Chaque page saisit un bref moment de vie, qui semble figé sous le regard et mis à distance. Stupeur. Le temps n’y passe pas. Le lecteur a le sentiment de feuilleter d’anciennes photos, à la fois familières – chacun y retrouvera des éléments connus – et étrangères. Cette étrangeté surtout, est marquante. Les scènes présentées, dont certains éléments reviennent régulièrement, sont souvent cruelles. La mort est omniprésente dans ce recueil, celle des animaux qu’on retrouvera plus tard dans son assiette, celle des hommes aussi.
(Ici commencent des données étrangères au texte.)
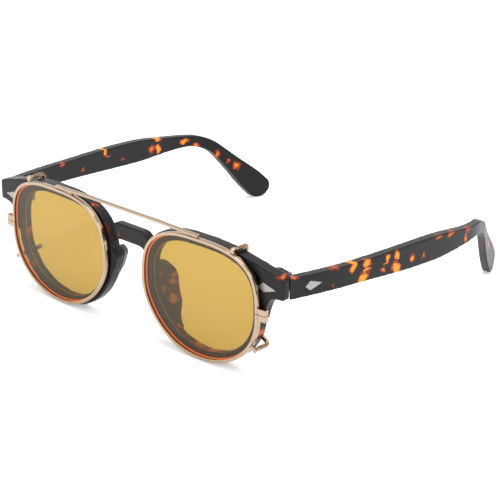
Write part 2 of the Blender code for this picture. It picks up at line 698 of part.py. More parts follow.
def clip_rim(name, side):
    """Metal eyewire with a groove inside, split where the closing block draws it shut."""
    depth = [0.0, WIRE_D / 2 - CLIP_LENS_T / 2 - FIT, WIRE_D / 2 + CLIP_LENS_T / 2 + FIT, WIRE_D]
    profile = [(0, depth[0]), (0, depth[3]), (-WIRE_W, depth[3]), (-WIRE_W, depth[2]),
               (-WIRE_W + WIRE_GROOVE, depth[2]), (-WIRE_W + WIRE_GROOVE, depth[1]),
               (-WIRE_W, depth[1]), (-WIRE_W, depth[0])]
    half_gap = SPLIT_GAP / 2 / CLIP_UP
    outline = pantos(*CLIP, BLOCK_ANGLE + half_gap,
                     2 * math.pi - 2 * half_gap, closed=False)
    return eyewire(name, outline, profile, on_front(side), GOLD, False)


def clip_lens(name, side):
    """Thin tinted lens held in the eyewire's groove."""
    inset = WIRE_W - WIRE_GROOVE + FIT
    edge = pantos(*CLIP, grow=-inset)
    middle = WIRE_D / 2
    return slab(name, edge, middle - CLIP_LENS_T / 2, middle + CLIP_LENS_T / 2, on_front(side), AMBER_LENS)


def block_frame():
    """Inner face, middle height and depth of the closing block."""
    here, _ = clip_point(BLOCK_ANGLE)
    inner = CLIP_CENTRE_X + CLIP_HALF_W + SKIN
    return inner, here.y, wrap(inner + BLOCK_W / 2)


def closing_block(name, side, upper):
    """Half of the barrel that joins the two ends of an eyewire."""
    inner, middle, back = block_frame()
    half = BLOCK_H / 2
    low, high = (middle + SPLIT_GAP / 2, middle + half) if upper else (middle - half, middle - SPLIT_GAP / 2)
    ends = sorted((side * inner, side * (inner + BLOCK_W)))
    block = box(name, (ends[0], back, low), (ends[1], back + BLOCK_D, high), GOLD)
    axis = (side * (inner + BLOCK_W / 2), back + BLOCK_D / 2)
    cut(block, post(f"{name} hole", axis, CLOSING_R + PIN_PLAY, low - 0.001, high + 0.001, GOLD))
    if upper:
        cut(block, post(f"{name} seat", axis, CLOSING_HEAD_R + SKIN, high - 0.0005, high + 0.001, GOLD))
    return block


def closing_screw(name, side):
    """Small screw that draws the closing block shut."""
    inner, middle, back = block_frame()
    axis = (side * (inner + BLOCK_W / 2), back + BLOCK_D / 2)
    top = middle + BLOCK_H / 2
    screw = post(name, axis, CLOSING_R, middle - BLOCK_H / 2 + 0.0001, top - 0.0003, GOLD)
    add(screw, post(f"{name} head", axis, CLOSING_HEAD_R, top - 0.0005 + SKIN, top + 0.0001, GOLD))
    return screw


def bar_line():
    """Middle line of the bridge bar's half, as (out, height)."""
    seat = CLIP_TOP + BAR_SEAT + BAR_T / 2
    return [(BAR_END, seat), (BAR_KINK, seat + BAR_RISE), (0.0, seat + BAR_RISE)]


def bridge_bar(name):
    """Flat bar of three straight runs that joins the two eyewires."""
    half = bar_line()
    top = [(u, v + BAR_T / 2) for u, v in half]
    bottom = [(u, v - BAR_T / 2) for u, v in half]
    outline = top + [(-u, v) for u, v in top[:-1]][::-1] + [(-u, v) for u, v in bottom[:-1]] + bottom[::-1]
    back = WIRE_D / 2
    return slab(name, outline, back - BAR_D / 2, back + BAR_D / 2, on_front(), GOLD)


def bar_foot(name, side):
    """Brazed foot that fills the wedge between the bar and the top of an eyewire."""
    end, kink, _ = bar_line()
    rim = [(u, v) for u, v in pantos(*CLIP) if v > WIDEST_Z]
    rim.sort()
    us = [p[0] for p in rim]
    vs = [p[1] for p in rim]
    below = []
    above = []
    for i in range(5):
        u = FOOT_IN + (FOOT_OUT - FOOT_IN) * i / 4
        share = (end[0] - u) / (end[0] - kink[0])
        below.append((u, float(np.interp(u, us, vs)) + 2 * SKIN))
        above.append((u, end[1] + (kink[1] - end[1]) * share - BAR_T / 2 - SKIN))
    back = WIRE_D / 2
    return slab(name, below + above[::-1], back - FOOT_D / 2, back + FOOT_D / 2, on_front(side), GOLD)


def prong_corners(side, which, start, end_in):
    """Corner points of a prong: out from the eyewire, back past the front, and in behind it."""
    angle, stand, hook = PRONGS[which]
    here, out = clip_point(angle)

    def point(r, d):
        flat = here + out * r
        return (side * flat.x, d + wrap(here.x), flat.y)

    return [point(start, PRONG_Y), point(stand, PRONG_Y), point(stand, PRONG_BACK), point(-hook + end_in, PRONG_BACK)]


def prong(name, side, which):
    """Spring wire that hooks behind the acetate."""
    corners = prong_corners(side, which, SEAT_SIZE * 0.5, 0.0)
    first = Vector(corners[1]) + Vector((0, SEAT_SIZE / 2 + SKIN * 2, 0))
    return tube(name, rounded_path([tuple(first)] + corners[2:], PRONG_CORNER), PRONG_R, GOLD)


def prong_sleeve(name, side, which):
    """Clear sleeve that keeps a prong from marking the acetate."""
    corners = prong_corners(side, which, 0.0, 0.0004)
    first = Vector(corners[1]) + Vector((0, SEAT_SIZE / 2 + 0.0011, 0))
    return tube(name, rounded_path([tuple(first)] + corners[2:], PRONG_CORNER), SLEEVE_R, SLEEVE,
                bore=PRONG_R + SLEEVE_PLAY)


def prong_seat(name, side, which):
    """Small block brazed to the outside of the eyewire, at a prong's root."""
    angle, stand, _ = PRONGS[which]
    here, out = clip_point(angle)
    across = Vector((-out.y, out.x))
    half = SEAT_SIZE / 2
    inner = 0.00012
    corners = [here + out * inner - across * half, here + out * (stand + half) - across * half,
               here + out * (stand + half) + across * half, here + out * inner + across * half]
    back = wrap(here.x)
    mesh = bmesh.new()
    rings = [[mesh.verts.new((side * c.x, y + back, c.y)) for c in corners] for y in (PRONG_Y - half, PRONG_Y + half)]
    join_rings(mesh, rings, False)
    return finish_mesh(name, mesh, GOLD)


# ---- Assembly ----
def empty(name, place, parent=None):
    holder = bpy.data.objects.new(name, None)
    holder.empty_display_size = 0.01
    bpy.context.scene.collection.objects.link(holder)
    holder.location = place
    if parent:
        holder.parent = parent
    return holder


def attach(obj, holder, at=(0.0, 0.0, 0.0)):
    """Parents a piece whose mesh is drawn in the assembly's frame to a holder that stands at the given place."""
    obj.parent = holder
    obj.location = [-c for c in at]


def assemble():
    root = empty("glasses", (0, 0, 0))
    fixed = [acetate_front()]
    for name, side in SIDES:
        fixed += [demo_lens(f"demo_lens_{name}", side), nose_pad(f"nose_pad_{name}", side),
                  front_leaf(f"hinge_front_leaf_{name}", side), hinge_screw(f"hinge_screw_{name}", side),
                  front_rivet(f"front_rivet_{name}", side)]
        axis = (side * pin_axis().x, pin_axis().y, LEAF_Z)
        swing = empty(f"temple_axis_{name}", axis, root)
        for piece in (temple(f"temple_{name}", side), core_wire(f"core_wire_{name}", side),
                      temple_leaf(f"hinge_temple_leaf_{name}", side), temple_rivet(f"temple_rivet_{name}", side)):
            attach(piece, swing, axis)
    for piece in fixed:
        attach(piece, root)
    slide = empty("clip_slide", (0, 0, 0), root)
    clip = [bridge_bar("clip_bridge_bar")]
    for name, side in SIDES:
        clip += [clip_rim(f"clip_rim_{name}", side), clip_lens(f"clip_lens_{name}", side),
                 bar_foot(f"clip_bar_foot_{name}", side), closing_screw(f"closing_screw_{name}", side),
                 closing_block(f"closing_block_upper_{name}", side, True),
                 closing_block(f"closing_block_lower_{name}", side, False)]
        for which in PRONGS:
            clip += [prong_seat(f"prong_seat_{which}_{name}", side, which),
                     prong(f"prong_{which}_{name}", side, which),
                     prong_sleeve(f"prong_sleeve_{which}_{name}", side, which)]
    for piece in clip:
        attach(piece, slide)
    for helper in helpers:
        if helper.parent is None:
            attach(helper, root)
    return root


def centre_front_to_back(root):
    """Moves the whole so that the origin lies under the middle of its box."""
    bpy.context.view_layer.update()
    graph = bpy.context.evaluated_depsgraph_get()
    depths = []
    for obj in bpy.context.scene.objects:
        if obj.type == "MESH" and not obj.hide_render:
            done = obj.evaluated_get(graph)
            depths += [(done.matrix_world @ Vector(c)).y for c in done.bound_box]
    root.location.y = -(min(depths) + max(depths)) / 2


helpers = []
for old in list(bpy.data.objects):
    bpy.data.objects.remove(old)
centre_front_to_back(assemble())
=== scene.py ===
"""Looks of the acetate eyeglasses and their metal clip-on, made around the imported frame."""
import math

import bmesh
import bpy
import numpy as np
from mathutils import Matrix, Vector


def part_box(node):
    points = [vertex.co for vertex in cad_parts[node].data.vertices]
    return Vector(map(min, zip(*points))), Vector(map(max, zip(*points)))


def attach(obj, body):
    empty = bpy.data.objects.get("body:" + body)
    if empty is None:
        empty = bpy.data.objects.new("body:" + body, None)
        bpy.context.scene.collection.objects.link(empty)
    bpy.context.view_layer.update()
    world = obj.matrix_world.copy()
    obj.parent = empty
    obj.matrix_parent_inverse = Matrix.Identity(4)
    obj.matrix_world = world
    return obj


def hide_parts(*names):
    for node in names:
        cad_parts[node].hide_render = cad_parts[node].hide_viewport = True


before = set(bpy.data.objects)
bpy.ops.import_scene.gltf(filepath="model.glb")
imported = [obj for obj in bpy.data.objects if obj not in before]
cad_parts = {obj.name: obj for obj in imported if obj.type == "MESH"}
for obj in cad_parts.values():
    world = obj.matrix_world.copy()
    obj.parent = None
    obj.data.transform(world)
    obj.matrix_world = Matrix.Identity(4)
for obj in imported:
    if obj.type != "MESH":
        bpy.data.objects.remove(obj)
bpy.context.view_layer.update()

MM = 0.001
SIDES = (("left", 1), ("right", -1))

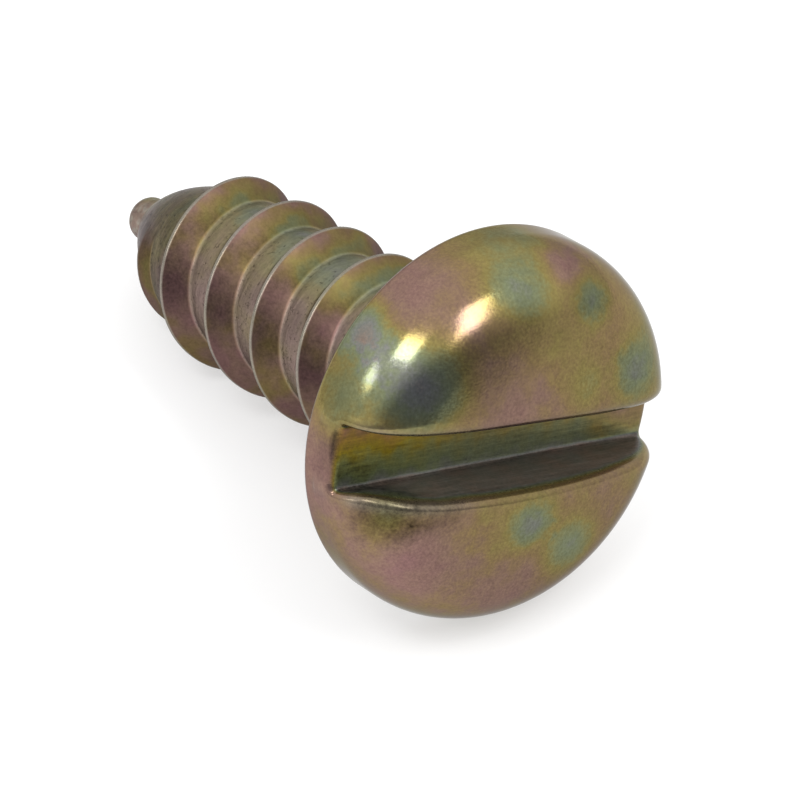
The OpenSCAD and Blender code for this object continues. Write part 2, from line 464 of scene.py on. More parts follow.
@dataclass(frozen=True)
class ThreadedShank:
    """The shank, its thread and its blunt point, sizes in millimetres.

    Attributes:
        length: Length from the underside of the head to the point's end.
        root_radius: Radius at the root of the thread.
        neck_radius: Radius at which the fillet meets the head's underside.
        taper_length: Length of the taper from full root to nub.
        nub_radius: Radius of the blunt nub.
        nub_length: Length of the nub.
        nub_edge: Radius of the nub's end edge.
        nub_row: Distance from the nub's top to its last level ring.
        end_rows: Shares of the flat end's radius at which it has rings.
        thread_radius: Radius at the crest of the thread.
        pitch: Distance from crest to crest.
        ridge_width: Width of the thread at its root.
        crest_width: Width of the land along its crest.
        hollow: Power by which the flanks are hollow.
        gap: Distance from the head at which the thread has died away.
        thread_start: Distance from the nub to the start of the thread.
        step_share: Share of its full height to which the thread steps up there.
        step_run: Length of that step.
        start_run: Length over which the thread then grows to its full height.
        end_run: Length over which the thread dies away.
        start_angle: Direction in which the crest would meet z = 0, in degrees.
        lean: Lean of the shank, in degrees.
        lean_direction: Direction of the lean, in degrees.
        off_centre: Distance of the shank from the head's axis, along the slot.
        level_run: Length below the head in which its rings come to lie level.
        plain: Length by which the band runs on past the nub's top and the thread.
        pressed: Lengths to which the band's first and last turns are pressed.
        steps: Number of sections to a turn.
    """

    length: float = 10.1
    root_radius: float = 1.38
    neck_radius: float = 1.84
    taper_length: float = 2.5
    nub_radius: float = 0.42
    nub_length: float = 0.56
    nub_edge: float = 0.28
    nub_row: float = 0.24
    end_rows: Pair = (0.4, 0.75)
    thread_radius: float = 1.73
    pitch: float = 1.41
    ridge_width: float = 0.86
    crest_width: float = 0.05
    hollow: float = 1.2
    gap: float = 0.8
    thread_start: float = 1.16
    step_share: float = 0.35
    step_run: float = 0.1
    start_run: float = 1.15
    end_run: float = 0.7
    start_angle: float = 222.0
    lean: float = 1.4
    lean_direction: float = 62.0
    off_centre: float = 0.11
    level_run: float = 0.8
    plain: float = 0.02
    pressed: Pair = (0.2, 0.12)
    steps: int = 128

    @property
    def nub_top(self) -> float:
        """Height of the top of the nub."""
        return self.nub_length - self.length

    def core(self, z: Array) -> Array:
        """Radius of the shank, without its thread, at heights on its axis.

        The taper is an arc that runs smoothly into the straight shank: where it
        drops by d over its length l, its radius is (d^2 + l^2) / 2d.
        """
        drop, length = self.root_radius - self.nub_radius, self.taper_length
        bulge = (drop**2 + length**2) / (2.0 * drop)
        below = np.clip(self.nub_top + length - z, 0.0, length)
        return self.root_radius - bulge + np.sqrt(bulge**2 - below**2)

    def grown(self, crest: Array, z: Array) -> Array:
        """Share of the thread's full height.

        Args:
            crest: Heights on the axis of the crest, section by section.
            z: Heights on the axis of the points themselves.

        Returns:
            The shares. They step up where the thread starts, grow from there,
            and die away below the head.
        """
        on = crest - self.nub_top - self.thread_start
        step = self.step_share * on / self.step_run
        grow = (1.0 - self.step_share) * (on - self.step_run) / self.start_run
        start = np.minimum(step, self.step_share + grow)
        return np.clip(np.minimum(start, (-self.gap - z) / self.end_run), 0.0, 1.0)

    def rise(self, across: Array) -> Array:
        """Share of the thread's height at distances from the middle of its crest.

        It is ((f - |u|) / (f - l))^hollow, held between 0 and 1, where u is the
        distance, f the half width of the thread's foot and l that of its land.
        """
        foot, land = self.ridge_width / 2, self.crest_width / 2
        share = np.clip((foot - np.abs(across)) / (foot - land), 0.0, 1.0)
        return share**self.hollow

    def rows(self) -> Array:
        """Distances from the crest of the rows across one pitch."""
        foot, land, half = self.ridge_width / 2, self.crest_width / 2, self.pitch / 2
        shares = np.array([0.06, 0.14, 0.24, 0.35, 0.47, 0.6, 0.74, 0.88, 1])
        flank = land + (foot - land) * shares
        root = np.linspace(foot, half, 6)[1:]
        side = np.concatenate([[0.0, land * 0.6, land], flank, root])
        return np.concatenate([-side[:0:-1], side[:-1]])

    def lean_over(self, points: Array) -> Array:
        """Moves points as the shank leans, with its neck level on the head.

        A point moves along the lean by -z sin(lean), and along the axis by the
        distance out along the lean times sin(lean), which fades out at the neck.
        """
        lean, turn = np.radians(self.lean), np.radians(self.lean_direction)
        away = np.array([np.cos(turn), np.sin(turn), 0.0])
        out = points @ away
        z = points[..., 2]
        cos, sin = np.cos(lean), np.sin(lean)
        moved = points + (out * (cos - 1.0) - z * sin)[..., None] * away
        fade = smooth_step(0.0, -self.level_run, z)
        moved[..., 2] = z * (1.0 + (cos - 1.0) * fade) + out * sin * fade
        moved[..., 1] += self.off_centre
        return moved

    def build(self, surface: Surface) -> Ring:
        """Adds the shank, from the end of its point to its neck.

        The threaded part is one band, a pitch wide, wound round the axis: its
        last row is its first row one turn on. Its first and its last turn have
        no thread, and are pressed together along the axis, so that they meet
        the level rings of the point and of the neck.

        Args:
            surface: The surface to add it to.

        Returns:
            The ring at the neck.
        """
        n, pitch = self.steps, self.pitch
        across = self.rows()
        low, high = self.nub_top - self.plain, -self.gap + self.plain
        first = low - pitch / 2
        last = int(np.ceil((high + pitch / 2 - first) / pitch * n))
        k = np.arange(last + 1)
        crest = first + k * pitch / n
        turn = np.radians(self.start_angle) + 2.0 * np.pi * crest / pitch
        edge = crest[last] - pitch / 2
        h = crest[:, None] + across[None, :]
        # Places along the axis at the ends of the band, and where they come to lie.
        below, above = self.pressed
        ends = (
            [low - pitch, low, edge, edge + pitch],
            [low - below, low, edge, edge + above],
        )

        def laid(h: Array, across: Array, turn: Array) -> Array:
            """Points of the leaning band, at places along it before it is pressed."""
            z = np.interp(h, *ends)
            full = self.thread_radius - self.root_radius
            r = self.core(z) + full * self.grown(h - across, z) * self.rise(across)
            return self.lean_over(round_at(turn, r, z))

        band = surface.add(
            laid(h, across[None, :], turn[:, None]),
            rise=self.rise(across[None, :]),
            grown=self.grown(crest[:, None], np.interp(h, *ends)),
            shank=1.0,
        )
        top = np.arange(last - n + 1, last + 1)
        half = np.full(n, pitch / 2)
        upper = surface.add(laid(crest[top] + half, half, turn[top]), shank=1.0)
        next_turn = np.concatenate([band[n:, 0], upper])
        ids = np.concatenate([band, next_turn[:, None]], axis=1)
        surface.join(quads(ids))
        neck = self.neck_rings(surface, upper, ids[last], turn[top])
        self.point_rings(surface, ids, turn)
        return neck

    def ring_stack(
        self, surface: Surface, line: Array, turn: Array, shank: Array | float = 1.0
    ) -> Array:
        """Adds level rings of the shank.

        Args:
            surface: The surface to add them to.
            line: Rows of distance from the axis and height, one to a ring.
            turn: Directions of the points of each ring.
            shank: Share of the shank's finish, for each ring.

        Returns:
            The rings' point numbers, one row to a ring.
        """
        points = round_at(turn[None, :], line[:, :1], line[:, 1:])
        ids = surface.add(self.lean_over(points), shank=shank)
        surface.join(quads(closed(ids)), flip=True)
        return ids

    def neck_rings(
        self, surface: Surface, upper: Array, seam: Array, turn: Array
    ) -> Ring:
        """Adds the level rings from the thread's end to the head's underside.

        Args:
            surface: The surface to add them to.
            upper: Point numbers along the band's open upper edge.
            seam: Point numbers of the band's last section, upwards.
            turn: Directions of the upper edge's points.

        Returns:
            The last ring.
        """
        fillet = self.neck_radius - self.root_radius
        line = arc((self.neck_radius, -fillet), fillet, np.pi, np.pi / 2, 11)
        fade = np.linspace(1.0, 0.0, len(line))[:, None]
        rings = self.ring_stack(surface, line, turn, fade)
        low = rings[0]
        surface.join(quads(np.stack([upper, low])), flip=True)
        # A fan closes the gap beside the band's last section.
        column = np.concatenate([seam, low[-1:], low[:1]])
        surface.join(fan(upper[0], column), flip=True)
        order = np.argsort(turn % (2.0 * np.pi))
        return rings[-1][order], (turn % (2.0 * np.pi))[order]

    def point_rings(self, surface: Surface, ids: Array, turn: Array) -> None:
        """Adds the level rings of the nub and closes its end.

        Args:
            surface: The surface to add them to.
            ids: Point numbers of the band, one row to a section.
            turn: Directions of the sections.
        """
        n = self.steps
        end = -self.length
        middle = (self.nub_radius - self.nub_edge, end + self.nub_edge)
        edge = arc(middle, self.nub_edge, -np.pi / 2, 0.0, 10)
        flat = [[share * edge[0, 0], end] for share in self.end_rows]
        line = np.vstack([flat, edge, [self.nub_radius, self.nub_top - self.nub_row]])
        rings = self.ring_stack(surface, line, turn[:n])
        low, lower = rings[-1], ids[:n, 0]
        surface.join(quads(np.stack([low, lower])), flip=True)
        # A fan closes the gap beside the band's first section.
        column = np.concatenate([low[-1:], low[:1], ids[0]])
        surface.join(fan(lower[-1], column))
        hub = surface.add(self.lean_over(np.array([[0.0, 0.0, end]])), shank=1.0)
        surface.join(fan(hub[0], closed(rings[0])), flip=True)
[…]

Des frayeurs (le bruit des rats, une vache qui met bas, le sang), des zones d’ombre. Une vieille femme qui perd la tête. Et ces vingt hectares, qui sont l’espace de la fillette de huit ans. A son échelle, le domaine est immense et inquiétant : « vingt hectare de mort », « vingt hectares de douleurs », vingt hectares de cruauté ». Ils sont aussi et surtout  « notre distance », et il se lit ici non une surface de jeu et de liberté, mais une séparation, un lieu infranchissable.  Entre les lignes, la solitude : ni frères ni sœurs ni camarades dans ces pages, mais une mère absente.

 

C’est donc un texte douloureux que nous livre Clara Regy. L’enfant fait l’expérience de la cruauté, qui n’est pas un apprentissage mais une douleur qui marque.  On devine que l’adulte n’en a pas terminé avec ses blessures. Dans sa préface, Sylvestre Clancier rappelle qu’à la campagne, le furet servait à chasser les rongeurs. C’est aussi un outil de plomberie qui permet de traquer les bouchons obturant les canalisations. Les sanglots coincés dans la gorge.

 

L’écriture est brève, concise, tranchante. Effet accentué par la disposition des poèmes en colonnes étroites, parfois un seul mot sur la ligne, qui évoquent échelles, tours. Ou puits dans lesquels le lecteur descendrait avec l’écrivain.

 

le couteau aiguisé

luit étrangement

et creuse

un collier liquide

le cochon

coule

dans un seau

je pleure

 

Le recueil Furet a obtenu le prix des Trouvères 2015.